A point $x=x_0$ is called an ordinary point of the linear differential equation if each function $(F_0, F_1, \dots, Q)$ is analytic at $x=x_0$.

By analytic, we mean that there is a Taylor series for the function in a neighborhood of $x_0$. This can be checked via Taylor's theorem and the series should be convergent.

A point $x=x_0$ is called a singularity if one or more of the functions $(F_0, F_1, \dots, Q)$ is not analytic at $x=x_0$.

The definition of regular and irregular singularities is given only for the second order equations:

$$y^"+F_1(x)y'+F_0(x)y=0$$

If the multiplication of $F_1(x)$ by $(x-x_0)$ and of $F_0(x)$ by $(x-x_0)^2$ result in functions each of which is analytic at $x=x_0$, then the $x_0$ is called regular singular point. Otherwise it is called irregular singular point.

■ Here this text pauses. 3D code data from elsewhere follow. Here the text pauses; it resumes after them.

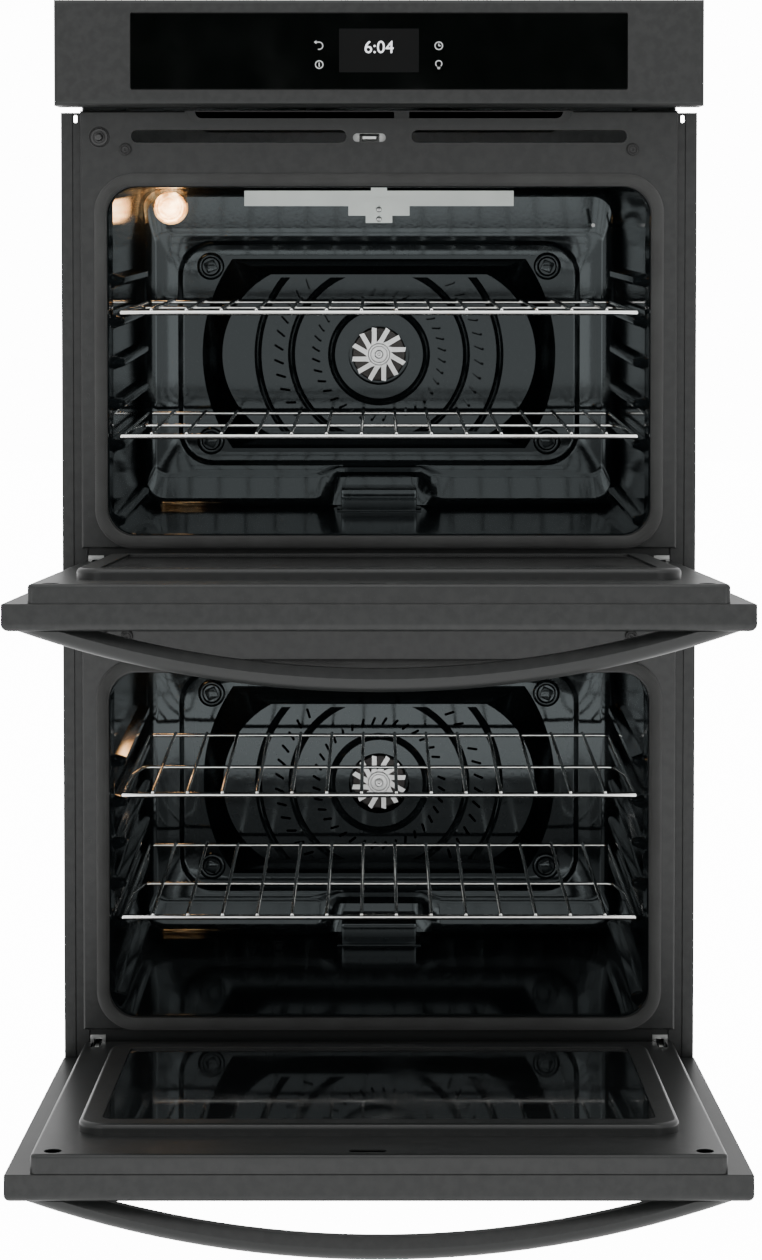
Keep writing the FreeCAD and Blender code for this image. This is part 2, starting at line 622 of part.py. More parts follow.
def fan_motor():
    shell = rod(V(0, MOTOR_FRONT, FAN_HEIGHT), Y, MOTOR_LENGTH, MOTOR_RADIUS)
    rims = [e for e in shell.Edges if e.Length > 10 and abs(e.tangentAt(0).y) < 0.1]
    shell = shell.makeFillet(6, rims)
    bracket = box(-70, 70, MOTOR_FRONT + MOTOR_LENGTH - 20, MOTOR_FRONT + MOTOR_LENGTH - 18,
                  FAN_HEIGHT - 20, FAN_HEIGHT + 20)
    feet = both(box(64, 70, CAVITY_BACK + ENAMEL + 24.7, MOTOR_FRONT + MOTOR_LENGTH - 18,
                    FAN_HEIGHT - 20, FAN_HEIGHT + 20))
    motor = union([shell, bracket] + feet)
    return motor.cut(rod(V(0, MOTOR_FRONT - 1, FAN_HEIGHT), Y, 24, SHAFT + RUNNING))


def lamp_lens():
    dome = Part.makeSphere(LAMP_RADIUS, V(LAMP_X, LAMP_Y + 10, LAMP_Z))
    dome = dome.common(box(LAMP_X - 40, LAMP_X + 40, LAMP_Y - 20, LAMP_Y + 10, LAMP_Z - 40, LAMP_Z + 40))
    barrel = rod(V(LAMP_X, LAMP_Y + 10, LAMP_Z), Y, 10, LAMP_RADIUS)
    lens = union([dome, barrel])
    return lens.cut(rod(V(LAMP_X, LAMP_Y, LAMP_Z), Y, 30, LAMP_RADIUS - 5))


def lamp_socket():
    start = LAMP_Y + 20 + SEAT
    collar = rod(V(LAMP_X, start, LAMP_Z), Y, CAVITY_BACK - SEAT - start, LAMP_RADIUS + 2)
    barrel = rod(V(LAMP_X, start, LAMP_Z), Y, 66, 17)
    return union([collar, barrel])


def lamp_bulb():
    glass = Part.makeSphere(9, V(LAMP_X, LAMP_Y + 10, LAMP_Z))
    neck = rod(V(LAMP_X, LAMP_Y + 10, LAMP_Z), Y, 10, 6)
    return union([glass, neck])


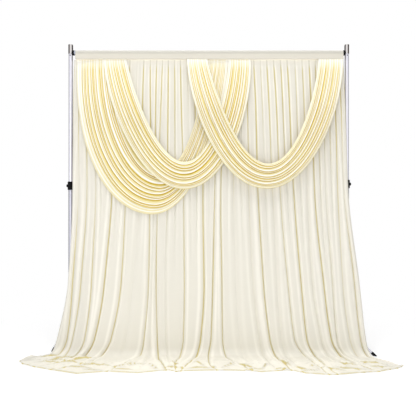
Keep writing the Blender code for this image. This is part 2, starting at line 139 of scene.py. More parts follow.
def new_group(name, inputs, outputs):
    """An empty group, what comes in and its output node. A default of None is a vector."""
    group = bpy.data.node_groups.new(name, "ShaderNodeTree")
    for label, value in inputs.items():
        socket = group.interface.new_socket(label, in_out="INPUT", socket_type=SOCKETS[type(value)])
        if value is not None:
            socket.default_value = value
    for label, kind in outputs.items():
        group.interface.new_socket(label, in_out="OUTPUT", socket_type=SOCKETS[kind])
    return group, group.nodes.new("NodeGroupInput").outputs, group.nodes.new("NodeGroupOutput")


def new_finish(name):
    """A new material, its node tree and its shader."""
    finish = bpy.data.materials.new(name)
    finish.use_nodes = True
    return finish, finish.node_tree, finish.node_tree.nodes["Principled BSDF"]


def fill(tree, node, **inputs):
    """Fill or link a node's inputs."""
    for label, value in inputs.items():
        numbered = label[0] == "i" and label[1:].isdigit()
        socket = node.inputs[int(label[1:]) if numbered else label.replace("_", " ")]
        if isinstance(value, bpy.types.Node):
            value = value.outputs[0]
        if isinstance(value, bpy.types.NodeSocket):
            tree.links.new(value, socket)
        else:
            socket.default_value = value
    return node


def add_node(tree, kind, settings=None, **inputs):
    """Add a node with its properties and inputs."""
    node = tree.nodes.new("ShaderNode" + kind)
    for label, value in (settings or {}).items():
        setattr(node, label, value)
    return fill(tree, node, **inputs)


def calculate(tree, operation, *values):
    filled = {f"i{place}": value for place, value in enumerate(values)}
    return add_node(tree, "Math", {"operation": operation}, **filled)


def smooth_step(tree, value, start, end):
    """0 at start, and smoothly to 1 at end."""
    return add_node(tree, "MapRange", {"interpolation_type": "SMOOTHSTEP"},
                    i0=value, i1=start, i2=end)


def blend(tree, share, first, second):
    return add_node(tree, "Mix", {"data_type": "RGBA"}, i0=share, i6=first, i7=second).outputs[2]


print("node helpers ready")

# %% [markdown]
# ## Camera, light and floor
# Large cloth reads best from far off and straight on, so that its folds stay parallel.
# The camera is level, at chest height, with a lens that just takes in the train.

# %% Set the camera
CAMERA_X, CAMERA_AWAY, CAMERA_HEIGHT = -0.0065, 4.2, 1.252
LENS_MM, SENSOR_MM = 41.8, 36.0
SIGHT = 60.0


def new_object(name, data):
    made = bpy.data.objects.new(name, data)
    bpy.context.scene.collection.objects.link(made)
    return made


camera_data = bpy.data.cameras.new("camera")
camera_data.lens = LENS_MM
camera_data.sensor_width = SENSOR_MM
camera_data.clip_end = SIGHT
camera = new_object("camera", camera_data)
camera.location = (CAMERA_X, ROD_Y - CAMERA_AWAY, CAMERA_HEIGHT)
camera.rotation_euler = (math.pi / 2, 0.0, 0.0)
bpy.context.scene.camera = camera
bpy.context.scene.view_settings.view_transform = "Standard"
print("camera at", [round(value, 3) for value in camera.location])

# %% [markdown]
# The light is that of a white studio. A key lamp in front and to the left gives each fold
# a bright side and a faintly warm dark one, a weaker lamp on the right fills the shade,
# and a broad one overhead reaches the train. The room is white to the camera and lights
# the cloth more dimly. For polished metal only, it is dark behind the stand: a tube has
# to mirror something dark to have dark edges.

# %% Light the scene
WHITE = (1.0, 1.0, 1.0, 1.0)
ROOM_LIGHT = 0.41
MIRRORED_DARK = (0.16, 0.16, 0.18, 1.0)
DARK_START, DARK_FULL = -0.35, 0.75
# Name, place, aim, side and power in watts.
LAMPS = (("key", (-2.0, -5.3, 1.4), (0.1, 0.1, 1.1), 1.8, 60.0),
         ("overhead", (0.0, -1.2, 7.2), (0.0, -0.5, 0.0), 4.0, 300.0),
         ("fill", (2.6, -5.0, 1.6), (0.1, 0.1, 1.1), 2.5, 18.0))

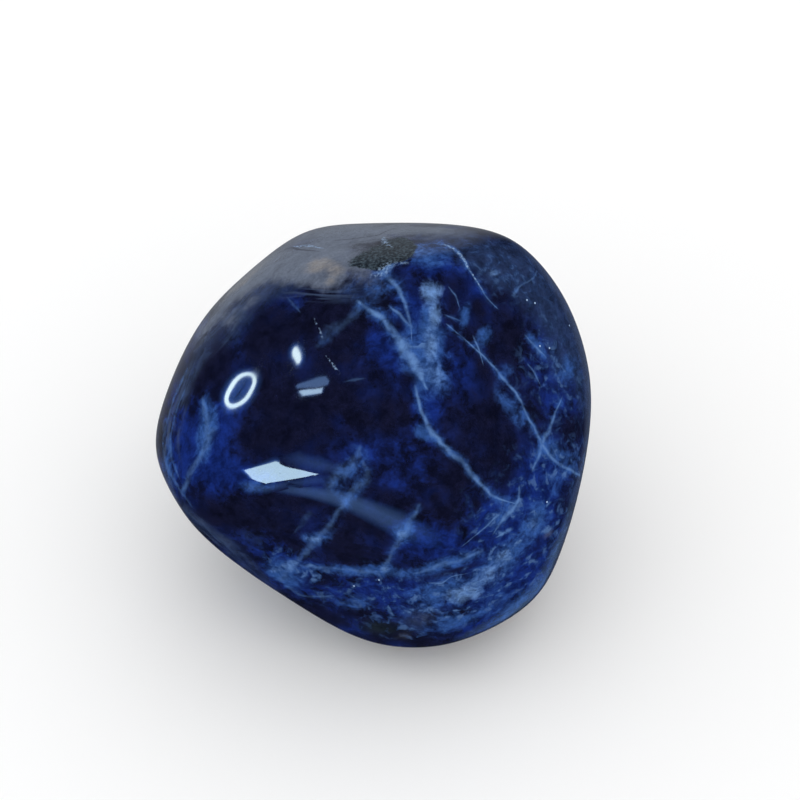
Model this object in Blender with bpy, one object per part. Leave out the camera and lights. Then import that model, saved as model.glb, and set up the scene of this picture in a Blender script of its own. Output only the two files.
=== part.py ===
"""A tumbled sodalite: one polished stone, made as the solid inside a set of rounded faces."""
import math

import bmesh
import bpy
import numpy as np
from mathutils import Vector, noise

MM = 0.001

# The faces are laid out as someone sees them who looks at the stone's front from this far above it.
VIEW_ELEVATION_DEG = 45

# Each face of the stone. "clock" is the way it faces round the line of sight, counted from the right
# and anticlockwise. "lean" is how far it faces towards the viewer, and is negative on the hidden side.
# "reach" is its distance from the middle of the stone in mm. A higher "crispness" leaves a face
# flatter, with a tighter edge to its neighbours.
FACES = {
    "top_edge": {"clock": 89, "lean": 0, "reach": 17.4, "crispness": 20},
    "upper_left_edge": {"clock": 129, "lean": 2, "reach": 17.6, "crispness": 20},
    "left_shoulder": {"clock": 156, "lean": 4, "reach": 18.25, "crispness": 22},
    "left_nose": {"clock": 184, "lean": 2, "reach": 20.4, "crispness": 22},
    "low_left_corner": {"clock": 217, "lean": 0, "reach": 17.55, "crispness": 18},
    "low_left_edge": {"clock": 236, "lean": -4, "reach": 15.95, "crispness": 24},
    "foot_front": {"clock": 276, "lean": 0, "reach": 19.3, "crispness": 14},
    "low_right_corner": {"clock": 308, "lean": 0, "reach": 19.6, "crispness": 16},
    "right_edge": {"clock": 346, "lean": 0, "reach": 16.6, "crispness": 20},
    "right_shoulder": {"clock": 14, "lean": 0, "reach": 17.7, "crispness": 12},
    "top_right_corner": {"clock": 52, "lean": 0, "reach": 18.85, "crispness": 12},
    "front": {"clock": 250, "lean": 76, "reach": 15.9, "crispness": 12},
    "dome": {"clock": 150, "lean": 62, "reach": 14.9, "crispness": 12},
    "left_cheek": {"clock": 166, "lean": 34, "reach": 17.0, "crispness": 12},
    "right_cheek": {"clock": 12, "lean": 56, "reach": 15.6, "crispness": 10},
    "top_slope": {"clock": 98, "lean": 20, "reach": 16.6, "crispness": 22},
    "upper_left_slope": {"clock": 132, "lean": 24, "reach": 17.0, "crispness": 18},
    "low_facet": {"clock": 247, "lean": 42, "reach": 15.1, "crispness": 24},
    "low_right_slope": {"clock": 308, "lean": 42, "reach": 17.2, "crispness": 12},
    "underside": {"clock": 270, "lean": -45, "reach": 14.4, "crispness": 12},
    "under_front": {"clock": 270, "lean": -20, "reach": 17.3, "crispness": 12},
    "under_left": {"clock": 237, "lean": -40, "reach": 15.4, "crispness": 12},
    "under_right": {"clock": 303, "lean": -40, "reach": 15.6, "crispness": 12},
    "under_back": {"clock": 284, "lean": -70, "reach": 15.7, "crispness": 12},
    "back": {"clock": 80, "lean": -60, "reach": 15.6, "crispness": 12},
    "back_left": {"clock": 165, "lean": -45, "reach": 16.0, "crispness": 14},
    "back_right": {"clock": 5, "lean": -50, "reach": 15.6, "crispness": 14},
}

# Shallow worn hollows: where they lie, how deep they are in mm, and how wide they are in degrees.
HOLLOWS = {
    "upper_left_hollow": {"clock": 126, "lean": 4, "depth": 0.15, "spread": 12},
    "back_hollow": {"clock": 60, "lean": -40, "depth": 0.35, "spread": 16},
}

# The slow swell that wear leaves on the faces.
SWELL_HEIGHT_MM = 0.05
SWELL_WAVES = 2.6

# The spot that the stone rests on is ground flat at this height above the lowest point.
REST_CUT_MM = 0.25

STONE_COLOUR = (0.012, 0.028, 0.13, 1)
POLISH_ROUGHNESS = 0.08
SODALITE_IOR = 1.48

PANELS_PER_SIDE = 26
STARTING_RADIUS_MM = 16.0
SOLVING_STEPS = 14


def facing(clock, lean):
    """The unit vector that a face with this clock and lean points along."""
    view = math.radians(VIEW_ELEVATION_DEG)
    right = Vector((1, 0, 0))
    up = Vector((0, math.sin(view), math.cos(view)))
    viewer = Vector((0, -math.cos(view), math.sin(view)))
    across = math.cos(math.radians(clock)) * right + math.sin(math.radians(clock)) * up
    return math.cos(math.radians(lean)) * across + math.sin(math.radians(lean)) * viewer


def face_distances(directions):
    """How far the stone's rounded faces are from its middle along each direction, in mm.

    Each face adds (radius * alignment / reach) ** crispness, and the surface is where the sum is 1.
    """
    terms = []
    for face in FACES.values():
        normal = np.array(facing(face["clock"], face["lean"]))
        slope = np.maximum(directions @ normal, 0) / face["reach"]
        terms.append((slope, face["crispness"]))
    radius = np.full(len(directions), STARTING_RADIUS_MM)
    for _ in range(SOLVING_STEPS):
        total = np.zeros_like(radius)
        growth = np.zeros_like(radius)
        for slope, crispness in terms:
            share = (radius * slope) ** crispness
            total += share
            growth += crispness * share
        radius *= np.exp(-np.log(total) * total / growth)
    return radius


def hollow_depths(directions):
    """How deep the worn hollows are along each direction, in mm."""
    depth = np.zeros(len(directions))
    for hollow in HOLLOWS.values():
        centre = np.array(facing(hollow["clock"], hollow["lean"]))
        falloff = 1 - math.cos(math.radians(hollow["spread"]))
        depth += hollow["depth"] * np.exp(-(1 - directions @ centre) / falloff)
    return depth


def swell(directions):
    """The height of the slow swell along each direction, in mm."""
    heights = [noise.noise(Vector(d) * SWELL_WAVES) for d in directions]
    return SWELL_HEIGHT_MM * np.array(heights)


def stone_radius(directions):
    """The distance from the stone's middle to its surface along each unit direction, in mm."""
    return face_distances(directions) - hollow_depths(directions) + swell(directions)


def sphere_of_panels(panels):
    """A cube with this many panels along each edge, blown up to an even unit sphere."""
    mesh = bmesh.new()
    bmesh.ops.create_cube(mesh, size=2)
    bmesh.ops.subdivide_edges(mesh, edges=mesh.edges[:], cuts=panels - 1, use_grid_fill=True)
    for vertex in mesh.verts:
        even = [math.tan(part * math.pi / 4) for part in vertex.co]
        vertex.co = Vector(even).normalized()
    return mesh


def grind_rest(mesh):
    """Cuts the underside off flat, so that the stone rests on a small spot."""
    lowest = min(vertex.co.z for vertex in mesh.verts)
    level = lowest + REST_CUT_MM * MM
    everything = mesh.verts[:] + mesh.edges[:] + mesh.faces[:]
    bmesh.ops.bisect_plane(
        mesh, geom=everything, plane_co=(0, 0, level), plane_no=(0, 0, -1), clear_outer=True
    )
    rim = [edge for edge in mesh.edges if edge.is_boundary]
    bmesh.ops.contextual_create(mesh, geom=rim)
    bmesh.ops.recalc_face_normals(mesh, faces=mesh.faces[:])


def stand_on_origin(mesh):
    """Moves the stone so that the middle of its box is over the origin, with its foot at Z 0."""
    points = np.array([vertex.co for vertex in mesh.verts])
    lowest, highest = points.min(axis=0), points.max(axis=0)
    middle = (lowest + highest) / 2
    bmesh.ops.translate(mesh, verts=mesh.verts[:], vec=(-middle[0], -middle[1], -lowest[2]))


def polished_blue():
    """The stone's own colour: dark blue, opaque and polished."""
    material = bpy.data.materials.new("polished_sodalite")
    material.use_nodes = True
    shader = material.node_tree.nodes["Principled BSDF"]
    shader.inputs["Base Color"].default_value = STONE_COLOUR
    shader.inputs["Roughness"].default_value = POLISH_ROUGHNESS
    shader.inputs["Metallic"].default_value = 0
    shader.inputs["IOR"].default_value = SODALITE_IOR
    return material


def build_stone():
    mesh = sphere_of_panels(PANELS_PER_SIDE)
    directions = np.array([vertex.co for vertex in mesh.verts])
    radii = stone_radius(directions)
    for vertex, radius in zip(mesh.verts, radii):
        vertex.co *= radius * MM
    grind_rest(mesh)
    stand_on_origin(mesh)
    data = bpy.data.meshes.new("sodalite_stone")
    mesh.to_mesh(data)
    mesh.free()
    data.shade_smooth()
    stone = bpy.data.objects.new("sodalite_stone", data)
    bpy.context.scene.collection.objects.link(stone)
    data.materials.append(polished_blue())
    return stone


for old in list(bpy.data.objects):
    bpy.data.objects.remove(old)
build_stone()
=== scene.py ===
import math

import bmesh
import bpy
import numpy as np
from mathutils import Matrix, Vector, noise
from mathutils.bvhtree import BVHTree
from mathutils.interpolate import poly_3d_calc


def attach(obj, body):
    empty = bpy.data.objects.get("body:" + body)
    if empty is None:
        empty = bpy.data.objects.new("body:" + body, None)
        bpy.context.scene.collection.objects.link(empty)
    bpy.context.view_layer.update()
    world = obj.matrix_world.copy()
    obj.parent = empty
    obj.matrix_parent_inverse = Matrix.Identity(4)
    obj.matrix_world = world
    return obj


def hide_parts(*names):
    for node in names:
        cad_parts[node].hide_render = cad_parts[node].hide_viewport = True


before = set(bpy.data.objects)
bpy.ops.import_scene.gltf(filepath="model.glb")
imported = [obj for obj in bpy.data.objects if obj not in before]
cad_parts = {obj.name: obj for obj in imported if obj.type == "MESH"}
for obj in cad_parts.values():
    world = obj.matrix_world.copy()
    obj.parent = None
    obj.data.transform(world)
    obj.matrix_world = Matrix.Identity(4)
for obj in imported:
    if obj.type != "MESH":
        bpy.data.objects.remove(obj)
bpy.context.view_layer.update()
scene = bpy.context.scene
scene.view_settings.view_transform = "Standard"
mm = 0.001

# The camera looks down on the stone. "photoSize" is the picture that pixels are counted in.
view = {
    "pitch": 45,
    "lens": 110,
    "sensor": 36,
    "clipStart": 10 * mm,
    "distance": 0.2031,
    "aim": (0.00234, 0.00106, 0.01542),
    "photoSize": 800,
}
pitch = math.radians(view["pitch"])
rightWay = Vector((1, 0, 0))
upWay = Vector((0, math.sin(pitch), math.cos(pitch)))
viewerWay = Vector((0, -math.cos(pitch), math.sin(pitch)))


def addObject(name, data):
    item = bpy.data.objects.new(name, data)
    scene.collection.objects.link(item)
    return item


def addCamera():
    data = bpy.data.cameras.new("camera")
    data.lens = view["lens"]
    data.sensor_width = view["sensor"]
    data.clip_start = view["clipStart"]
    item = addObject("camera", data)
    item.location = Vector(view["aim"]) + viewerWay * view["distance"]
    item.rotation_euler = (math.radians(90) - pitch, 0, 0)
    scene.camera = item
    return item


camera = addCamera()
print("camera is in place")


# The stone keeps the shape of the solid it stands for, with finer faces for an even polish.
stoneMesh = {"name": "polished_stone", "levels": 2, "mergeDistance": 0.001 * mm}
stoneMiddle = Vector((1.18, -0.59, 13.77)) * mm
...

The example at the above question can be written as below:

$$y'-\frac 1 x y=-\frac 1 x$$

Since there is no Taylor series for $\frac 1 x$ at $x_0=0$. This point is a singularity. We cannot tell whether it is irregular or not because it is not a second order equation.

The scope of this answer is only limited with Tenenbaum's book and what I understand from it. I think Lolman's answer is much broader but you should have a higher level of knowledge to understand it.